Dari rasio-rasio itu, yang paling popular adalah PER dan PBV. Value investor sukses seperti Lo Kheng Hong mengandalkan dua ratio sederhana ini dalam memilih saham yang salah harga (undervalued).
Lo membatasi saham yang dipilih dengan kriteria PER lebih kecil dari 5 kali dan PBV lebih kecil dari 0,5, dengan penekanan pada penggunaan PER daripada PBV. Semakin kecil angkanya semakin menarik. Investor yang beraliran growth investing juga bisa menggunakan PER dan PBV.
Mereka masih bersedia membeli saham yang PER dan/atau PBV tinggi jika diimbangi dengan potensi pertumbuhan laba bersih (earnings per share atau EPS) yang tinggi di masa mendatang.
Peter Lynch, pengelola dana legendaris, menggunakan rasio PER dibagi dengan angka persentase pertumbuhan EPS untuk menentukan valuasi saham yang bertumbuh, disebut PEG ratio. Menurut Peter Lynch, jika PER sebuah saham 10 kali, kenaikan EPS per tahun harus 10% supaya bisa mengatakan harga sahamnya wajar. Artinya PEG ratio sebesar 1 adalah harga wajar. Jika PER ratio kurang dari 1, saham tersebut undervalued.
Misalnya, sebuah saham memiliki PER 10 kali dan estimasi pertumbuhan EPS 20% per tahun. Maka PEG rationya adalah 0,5 dan menarik untuk dibeli.
Sebaliknya jika PEG ratio lebih dari satu, sahamnya termasuk overvalued. Misalnya, sebuah saham memiliki PER 10 kali, tetapi estimasi pertumbuhan EPS nya hanya 5%, sehingga PER ratio sebesar 2 kali. Saham ini kurang menarik untuk dikoleksi karena harganya tidak sepadan dengan potensi pertumbuhan laba bersih.
Bayangkan jika seorang investor membeli saham yang memiliki PER 100 kali sedangkan potensi pertumbuhan EPS hanya 5% per tahun. PEG ratio menjadi 20 kali.

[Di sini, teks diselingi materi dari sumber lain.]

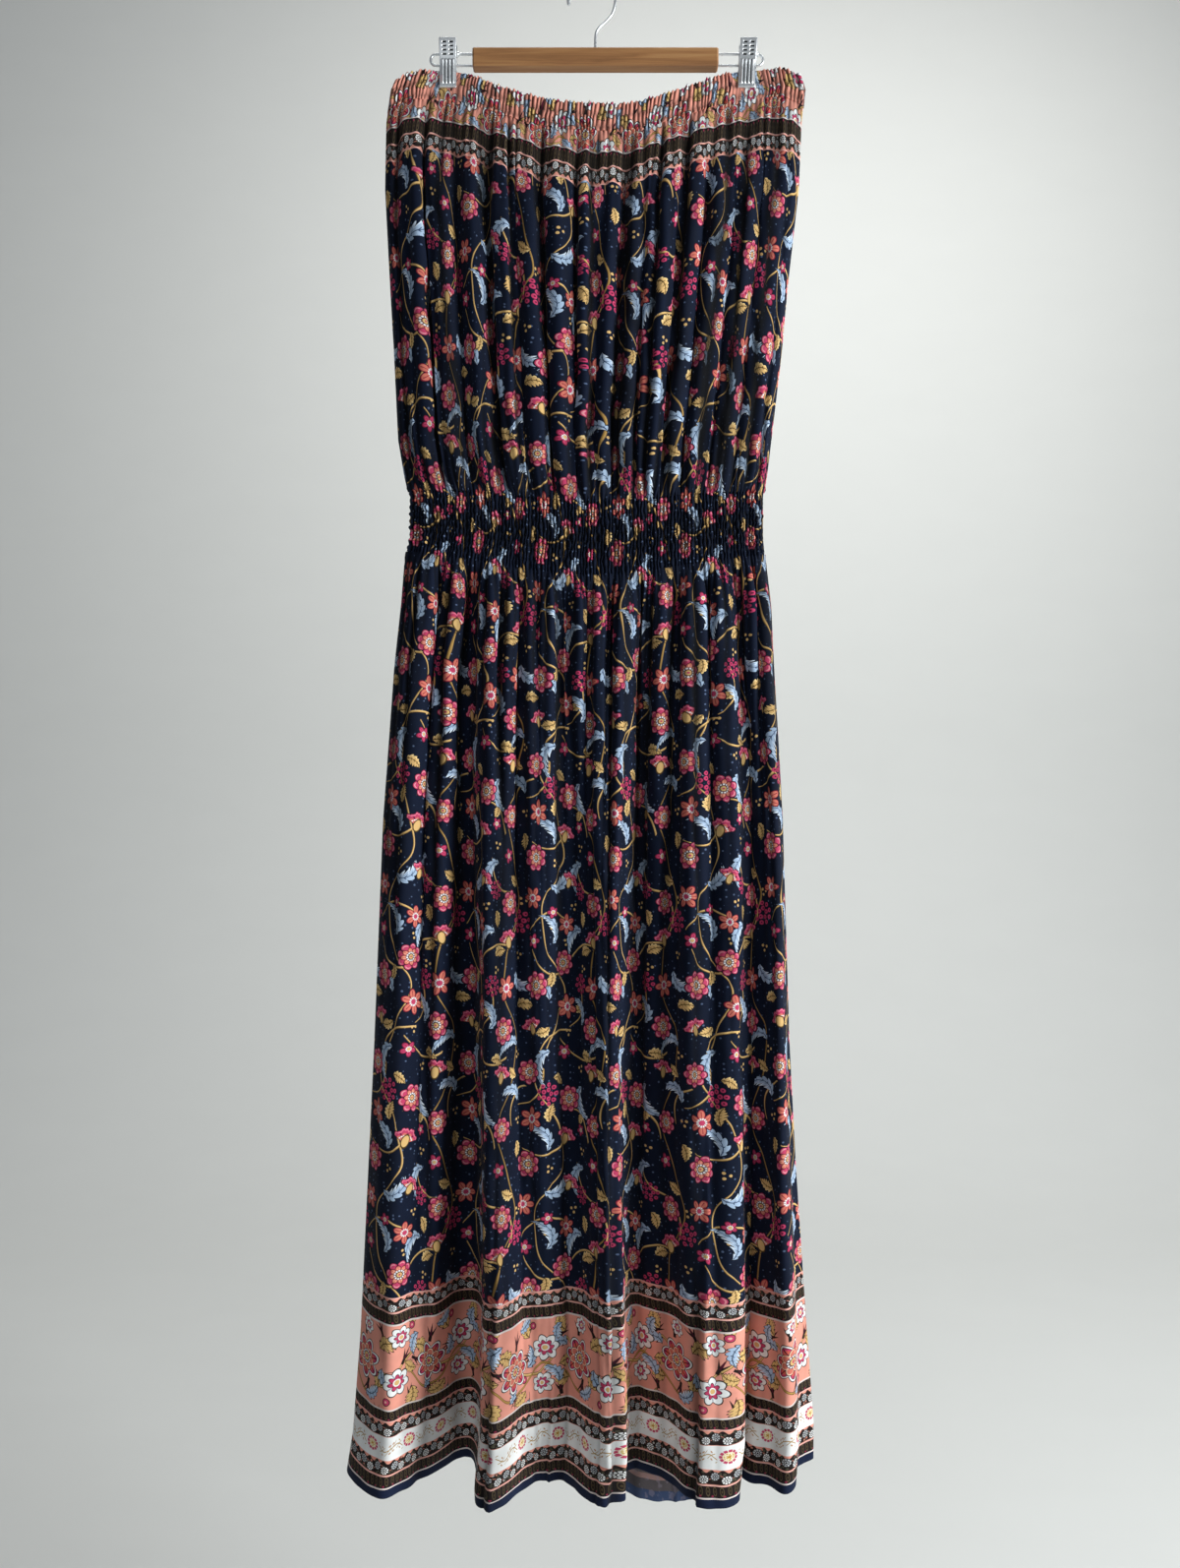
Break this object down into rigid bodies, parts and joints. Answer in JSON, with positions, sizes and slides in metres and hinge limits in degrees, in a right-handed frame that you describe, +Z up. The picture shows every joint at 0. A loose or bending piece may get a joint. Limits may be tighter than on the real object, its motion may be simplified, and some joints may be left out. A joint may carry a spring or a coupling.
{
  "type": "strapless dress on a clip hanger",
  "caption": "Long strapless dress with a gathered elastic neckline, shirred waist and bordered skirt, hanging flat from a wooden hanger with sliding metal clips.",
  "frame": {"origin": "inside top of the hook's round, where it lies on a rail", "axes": "+Z up, -Y the way the dress faces, +X to the viewer's right"},
  "size_m": [0.4251, 0.103, 1.4104],
  "materials": {
    "navy_print": "soft woven viscose, navy ground with a floral print",
    "coral_print": "soft woven viscose, coral border print, gathered on elastic",
    "hem_navy": "soft woven viscose, plain navy",
    "wood": "satin varnish",
    "chrome": "polished"
  },
  "bodies": {
    "root": {"hanger_bar": "wood", "hanger_hook": "chrome", "hanger_wire_left": "chrome", "hanger_wire_right": "chrome", "clip_left_front": "chrome", "clip_left_back": "chrome", "clip_right_front": "chrome", "clip_right_back": "chrome", "casing_front": "coral_print", "casing_back": "coral_print", "bodice_front": "navy_print", "bodice_back": "navy_print", "waist_front": "navy_print", "waist_back": "navy_print", "skirt_front": "navy_print", "skirt_back": "navy_print", "hem_front": "hem_navy", "hem_back": "hem_navy"}
  },
  "joints": []
}
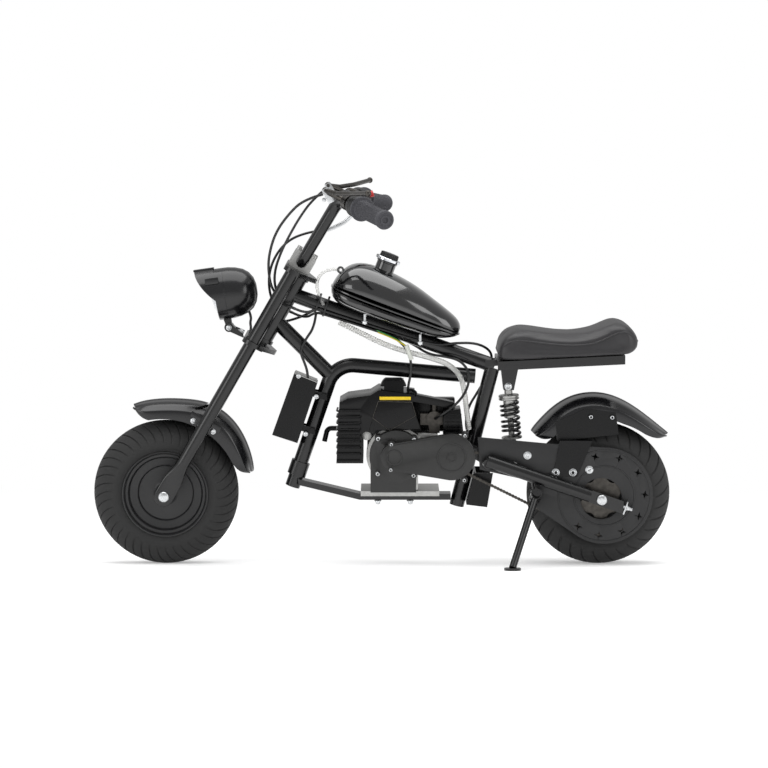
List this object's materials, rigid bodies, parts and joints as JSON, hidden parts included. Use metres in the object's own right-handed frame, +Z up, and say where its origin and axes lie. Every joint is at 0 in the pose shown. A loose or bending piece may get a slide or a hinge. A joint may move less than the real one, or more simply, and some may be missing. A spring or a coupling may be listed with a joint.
{
  "type": "mini dirt bike",
  "caption": "Small petrol mini dirt bike with fat tyres, a rigid fork, a single rear shock and a side stand, parked leaning on the stand.",
  "frame": {"origin": "on the floor, at the bottom centre of the parked bike's bounding box", "axes": "+X forward, +Y to the bike's left, +Z up; the bike leans 6 degrees towards +Y onto its side stand"},
  "size_m": [1.1236, 0.6328, 0.7682],
  "materials": {
    "frame_black": "gloss black enamel over welded steel tube",
    "spring_black": "black coated spring wire",
    "tank_black": "deep gloss black paint",
    "fender_black": "gloss black moulded plastic",
    "black_plastic": "moulded black plastic",
    "cast_black": "black painted casting",
    "cast_aluminium": "bare die cast aluminium",
    "bright_steel": "zinc plated steel",
    "chain_steel": "dark oiled steel",
    "rim_black": "satin black pressed steel",
    "tyre_rubber": "black tyre rubber",
    "grip_rubber": "soft dark grey rubber",
    "cable_rubber": "black cable sheath",
    "hose_clear": "clear spiral wrap",
    "seat_cover": "black grained vinyl",
    "lamp_lens": "clear ribbed lens"
  },
  "bodies": {
    "frame": {"main_frame": "frame_black", "seat_tray": "frame_black", "seat": "seat_cover", "fuel_tank": "tank_black", "fuel_cap": "black_plastic", "engine_plate": "cast_aluminium", "engine_crankcase": "cast_aluminium", "engine_cover": "cast_black", "engine_shroud": "black_plastic", "reduction_case": "black_plastic", "recoil_starter": "black_plastic", "air_filter": "black_plastic", "carburettor": "cast_aluminium", "muffler": "frame_black", "drive_sprocket": "bright_steel", "drive_chain": "chain_steel", "chain_guard": "black_plastic", "swingarm": "frame_black", "rear_axle": "bright_steel", "brake_caliper": "cast_aluminium", "rear_fender": "fender_black", "fender_bracket": "frame_black", "shock_absorber": "frame_black", "shock_spring": "spring_black", "shock_bolts": "bright_steel", "control_box": "black_plastic", "splash_plate": "frame_black", "stand_bracket": "frame_black", "frame_cables": "cable_rubber", "spiral_hose": "hose_clear"},
    "fork": {"fork_legs": "frame_black", "upper_clamp": "frame_black", "lower_clamp": "frame_black", "handlebar": "frame_black", "bar_clamps": "cast_aluminium", "grips": "grip_rubber", "switch_housings": "black_plastic", "brake_levers": "bright_steel", "front_fender": "fender_black", "front_axle": "bright_steel", "headlight": "fender_black", "headlight_lens": "lamp_lens", "headlight_bracket": "frame_black", "fork_cables": "cable_rubber"},
    "front_wheel": {"front_tyre": "tyre_rubber", "front_rim": "rim_black"},
    "rear_wheel": {"rear_tyre": "tyre_rubber", "rear_rim": "rim_black", "rear_sprocket": "bright_steel", "brake_disc": "bright_steel"},
    "stand": {"side_stand": "frame_black"}
  },
  "joints": [
    {"name": "steering", "type": "hinge", "parent": "frame", "child": "fork", "pos_m": [0.18774, -0.01861, 0.51178], "axis": [-0.5, 0.0905, 0.8613], "range_deg": [-30, 30]},
    {"name": "front_wheel_spin", "type": "hinge", "parent": "fork", "child": "front_wheel", "pos_m": [0.42076, -0.05766, 0.14023], "axis": [0, 0.9945, -0.1045], "continuous": true},
    {"name": "rear_wheel_spin", "type": "hinge", "parent": "frame", "child": "rear_wheel", "pos_m": [-0.42226, -0.05781, 0.13874], "axis": [0, 0.9945, -0.1045], "continuous": true},
    {"name": "stand_fold", "type": "hinge", "parent": "frame", "child": "stand", "pos_m": [-0.29526, 0.03844, 0.13616], "axis": [-0.0935, 0.8782, 0.469], "range_deg": [0, 85.4]}
  ]
}
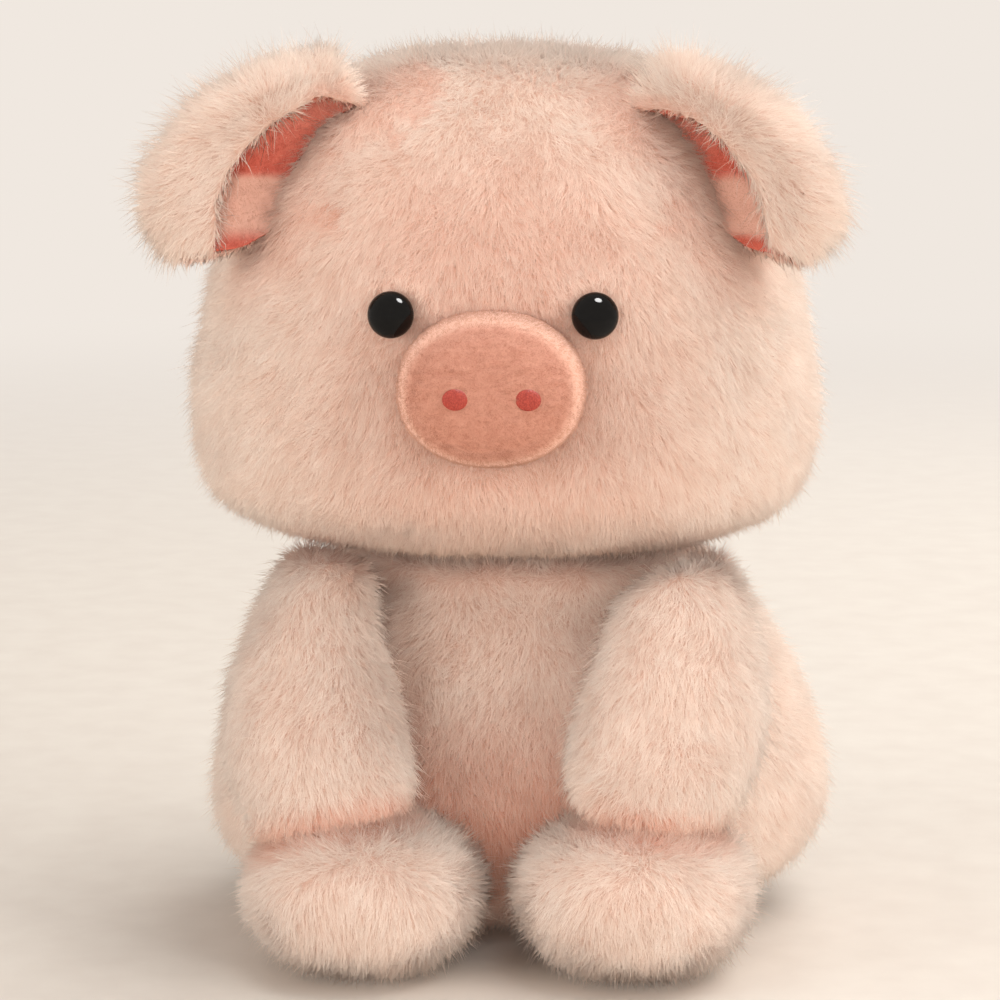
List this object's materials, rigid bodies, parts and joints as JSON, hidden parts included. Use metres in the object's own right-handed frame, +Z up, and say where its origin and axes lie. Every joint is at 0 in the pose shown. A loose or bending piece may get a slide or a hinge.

Para analis saham banyak yang mengunakan metode discounted cash flow (DCF) yang diajarkan oleh Benjamin Graham, guru Warren Buffett. Dengan metoda ini seorang investor harus memprediksi arus kas bebas (free cash flows) yang bakal dihasilkan sebuah saham, kemudian dinilai sekarangkan (present value) dengan cara membagi free cash flows dengan biaya modal (cost of capital) saham. Jumlah dari present value free cash flows kemudian dikurangi dengan nilai utang perusahaan.
Hasilnya dibagi jumlah saham beredar, memberikan nilai intrinsik sebuah saham. Cara ini lebih rumit dan memerlukan kemampuan memprediksi prospek perusahaan dengan baik.
Warren Buffett mengingatkan, tidak cukup menghitung valuasi saham hanya menggunakan PER dan PBV, tetapi harus dengan metoda DCF. Artinya, DCF ini metode lebih canggih, namun jika tidak disertai dengan kemampuan memprediksi arus kas perusahaan baik, hasilnya tidak akurat. Artinya, valuasi dengan PER dan PBV bisa lebih baik daripada DCF yang asumsinya asal-asalan.